Structure it as a step timeline:
Step 1: Enquiry submitted (what happens, response time)
Step 2: Eligibility check + document checklist
Step 3: Enrolment confirmation + fee explanation
Step 4: Orientation + platform access
Step 5: Training + assessments (how feedback works)
Step 6: Completion + certification process (processing timeframe)
Example (microcopy that sets expectations):
“After you enquire, our team responds within 1 business day with the next intake dates and a document checklist.”
“Assessment feedback is provided within X business days after submission.”
The response-time line alone improves conversion because it signals a real operation (and reduces “just browsing” leads).
4) Costs section: transparency that attracts serious enquiries
Low-quality leads often come from hidden costs. People enquire just to ask price, or they enquire assuming it’s free, then disappear.

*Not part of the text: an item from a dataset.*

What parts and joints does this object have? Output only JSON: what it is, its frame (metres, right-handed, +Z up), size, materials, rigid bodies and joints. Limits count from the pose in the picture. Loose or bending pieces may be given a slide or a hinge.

Your cost block should include:
Total fee range or fixed fee (whatever applies)
What’s included (materials, platform access, support)

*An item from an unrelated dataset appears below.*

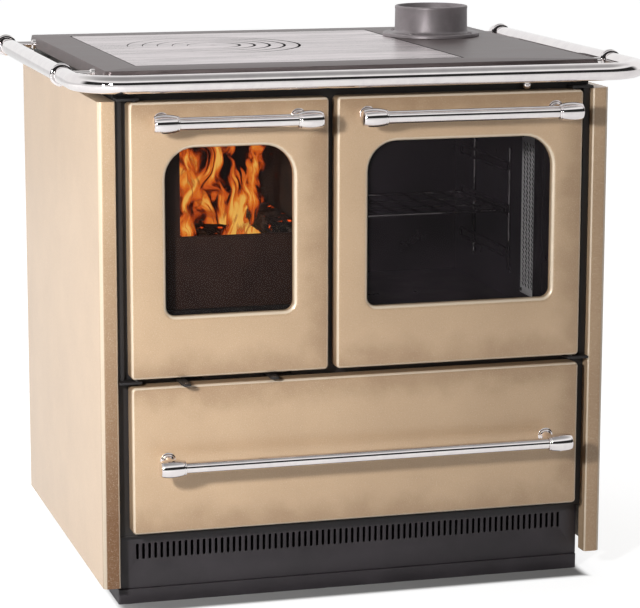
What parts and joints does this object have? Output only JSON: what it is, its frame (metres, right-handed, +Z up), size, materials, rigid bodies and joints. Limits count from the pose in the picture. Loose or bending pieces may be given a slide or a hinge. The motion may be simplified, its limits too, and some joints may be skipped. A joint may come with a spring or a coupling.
{
  "type": "wood cookstove",
  "caption": "Free-standing wood cookstove: glazed fire door and oven door, fuel drawer, ring hob in a cast top, flue collar and a rail round three sides.",
  "frame": {"origin": "middle of the bounding box's bottom, on the floor", "axes": "+X to the right as one faces the doors, +Y from the doors to the back, +Z up"},
  "size_m": [0.957, 0.782, 0.9135],
  "materials": {
    "enamel": "fired metallic enamel, beige-gold, satin gloss with a fine speckle",
    "charcoal_steel": "matt charcoal paint",
    "black_steel": "matt black heat-proof paint",
    "galvanised": "galvanised sheet",
    "refractory": "pressed refractory board, sooted",
    "raw_cast_iron": "raw casting",
    "oven_enamel": "dark fired enamel",
    "wire": "chromed wire",
    "cast_top": "cast iron, ground and blackened, satin",
    "brushed_hob": "machined cast hob, fine straight brushing",
    "flue_iron": "grey painted casting",
    "chrome": "polished chrome",
    "glass": "clear heat-proof glass",
    "gasket_rope": "braided glass-fibre rope"
  },
  "bodies": {
    "root": {"base_frame": "charcoal_steel", "plinth_grille": "charcoal_steel", "floor_plate": "black_steel", "side_panel_left": "enamel", "side_panel_right": "enamel", "back_panel": "galvanised", "front_frame": "black_steel", "stove_body": "black_steel", "firebox_lining_left": "refractory", "firebox_lining_right": "refractory", "firebox_lining_back": "refractory", "fire_grate": "raw_cast_iron", "log_guard": "raw_cast_iron", "ash_pan": "black_steel", "oven_box": "oven_enamel", "oven_rack_left": "wire", "oven_rack_right": "wire", "oven_shelf": "wire", "oven_vent_strip": "oven_enamel", "top_frame": "cast_top", "hob_plate": "brushed_hob", "flue_collar": "flue_iron", "hand_rail": "chrome", "rail_bracket_front_left": "chrome", "rail_bracket_front_right": "chrome", "rail_bracket_rear_left": "chrome", "rail_bracket_rear_right": "chrome", "fire_door_hinge": "black_steel", "oven_door_hinge": "black_steel", "drawer_runner_left": "black_steel", "drawer_runner_right": "black_steel"},
    "fire_door": {"fire_door": "enamel", "fire_door_glass": "glass", "fire_door_inner_frame": "black_steel", "fire_door_gasket": "gasket_rope", "fire_handle_bar": "chrome", "fire_handle_end_left": "chrome", "fire_handle_end_right": "chrome"},
    "oven_door": {"oven_door": "enamel", "oven_door_glass": "glass", "oven_door_inner_frame": "black_steel", "oven_door_gasket": "gasket_rope", "oven_handle_bar": "chrome", "oven_handle_end_left": "chrome", "oven_handle_end_right": "chrome"},
    "drawer": {"drawer_front": "enamel", "drawer_box": "black_steel", "drawer_handle_bar": "chrome", "drawer_handle_end_left": "chrome", "drawer_handle_end_right": "chrome"},
    "bypass": {"bypass_damper": "black_steel", "bypass_knob": "chrome"},
    "primary_air": {"primary_air_slide": "black_steel"},
    "secondary_air": {"secondary_air_slide": "black_steel"},
    "ring_1": {"hob_ring_1": "brushed_hob"},
    "ring_2": {"hob_ring_2": "brushed_hob"},
    "ring_3": {"hob_ring_3": "brushed_hob"},
    "ring_4": {"hob_ring_4": "brushed_hob"},
    "disc": {"hob_disc": "brushed_hob"}
  },
  "joints": [
    {"name": "fire_door_swing", "type": "hinge", "parent": "root", "child": "fire_door", "pos_m": [-0.364, -0.295, 0.593], "axis": [0, 0, -1], "range_deg": [0, 90]},
    {"name": "oven_door_swing", "type": "hinge", "parent": "root", "child": "oven_door", "pos_m": [0.364, -0.295, 0.593], "axis": [0, 0, 1], "range_deg": [0, 90]},
    {"name": "drawer_pull", "type": "slide", "parent": "root", "child": "drawer", "axis": [0, -1, 0], "range_m": [0, 0.4]},
    {"name": "bypass_pull", "type": "slide", "parent": "root", "child": "bypass", "axis": [0, -1, 0], "range_m": [0, 0.06]},
    {"name": "primary_air_shift", "type": "slide", "parent": "root", "child": "primary_air", "axis": [1, 0, 0], "range_m": [0, 0.03]},
    {"name": "secondary_air_shift", "type": "slide", "parent": "root", "child": "secondary_air", "axis": [1, 0, 0], "range_m": [0, 0.03]},
    {"name": "ring_1_lift", "type": "slide", "parent": "root", "child": "ring_1", "axis": [0, 0, 1], "range_m": [0, 0.06]},
    {"name": "ring_2_lift", "type": "slide", "parent": "ring_1", "child": "ring_2", "axis": [0, 0, 1], "range_m": [0, 0.06]},
    {"name": "ring_3_lift", "type": "slide", "parent": "ring_2", "child": "ring_3", "axis": [0, 0, 1], "range_m": [0, 0.06]},
    {"name": "ring_4_lift", "type": "slide", "parent": "ring_3", "child": "ring_4", "axis": [0, 0, 1], "range_m": [0, 0.06]},
    {"name": "disc_lift", "type": "slide", "parent": "ring_4", "child": "disc", "axis": [0, 0, 1], "range_m": [0, 0.06]}
  ]
}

What’s not included (uniform, checks, placement-related costs if any)
Payment options (if available) with conditions stated clearly
Refund/cancellation policy link (don’t hide it)
Example layout:
“Total course fees: $X”
Includes:
“Trainer support and assessment feedback”
“Learning platform access”
Not included:
“Any external checks or equipment required for certain workplaces”
Policies:
“Fees & refunds” link
“Complaints & appeals” link
If you want to reduce price shoppers, add a framing line:
“We’re not the cheapest option; our focus is predictable support and clear assessment expectations.”
That line filters without sounding arrogant.
5) Dates section: stop losing leads to “when can I start?”
Many RTO pages bury dates or leave them vague. That forces phone calls and low-intent enquiries.
Put a small table with:
Next 2–4 intake start dates
Delivery mode (online / blended / campus)
Places available (optional)
Enrolment close date (or “rolling” if true)
Orientation date (optional)
Example table fields:
Start date | Mode | Location | Enrolment closes | Enquire
If intake dates change often, show “next available intake” plus a “get dates via email” CTA.
6) Outcomes section: credible outcomes without risky promises
This section increases serious enquiries by showing the real value, and reduces complaints later by killing unrealistic expectations.
Include:
What the learner will be able to do (skills/outcomes)
Typical roles (careful wording: “may lead to roles such as…”)
Assessment format summary (“what you’ll be asked to produce”)
Completion time range with conditions (“depends on pace and evidence submission”)
Example bullets:
“Build workplace-ready skills in client support, communication, and safe work practices.”
“May support roles such as: Support Worker, Care Assistant (role titles vary by employer and location).”
“Assessment includes written tasks and practical evidence aligned to unit requirements.”
Avoid:
“Guaranteed job”
“Guaranteed completion”
“Finish in 2 weeks” unless you very clearly explain eligibility criteria and pathway type
Credible outcomes convert better than hype, because serious learners don’t want surprises.
7) Support section: convert hesitant leads with structure (not “we care”)
Support is a conversion lever when you describe it operationally.
Include:
Support channels (email/phone/chat)
Response time expectation
Trainer access model (scheduled sessions, office hours, appointment booking)
Struggling learner pathway (what happens if falling behind)
Accessibility/support services (if applicable)
Example support block:
“Student Support: response within 1 business day”
“Trainer check-ins: weekly or by appointment”
“If you fall behind: we set a catch-up plan and adjust submission timelines where policy allows”
This reduces low-quality leads because it attracts learners who are serious but cautious—and repels learners who want “easy mode.”
The enquiry form that improves lead quality without killing conversions
Don’t use a generic “Name + Email + Message” form. That creates junk.
Use a 2-step form:
Step 1 (low friction):
Name
Email
Phone
Interested intake (dropdown)
Delivery mode preference
Step 2 (qualifying questions):
“What’s your goal?” (work outcome / skill upgrade / compliance requirement)
“When do you want to start?” (this month / next month / flexible)
“Can you commit 8–12 hours/week?” (yes/no)
“Do you understand assessments and evidence are required?” (yes/no)
Add one smart friction point:
A required checkbox: “I understand this course includes assessment and evidence requirements.”
That single checkbox reduces misaligned leads and later complaints.
Optional upgrades that work well in practice
Sticky sidebar with: fees, next intake, primary CTA, support response time
“Speak to an advisor” scheduler for high-intent visitors
Downloadable outline gated behind email (only if you can follow up fast)
“Compare delivery modes” mini table (online vs blended vs campus)
FAQ that targets qualification friction:
“How assessments work”
“Time commitment”
“What happens if I miss a deadline”
“Refunds and withdrawals”
Summary: the blueprint in one checklist
A high-performing course page includes:
Above-fold fit filter (good fit / not a fit)
Suitability with a quick eligibility check
Clear pathway timeline with response times
Transparent costs + inclusions/exclusions + policy links
Intake dates table
Credible outcomes + assessment expectations
Support structure with response time and escalation
A 2-step enquiry form that qualifies intent
If you implement this structure across your top 5 courses, you’ll usually see two things quickly: more enquiries from serious prospects, and fewer “just checking price / is it easy / can I finish fast?” leads.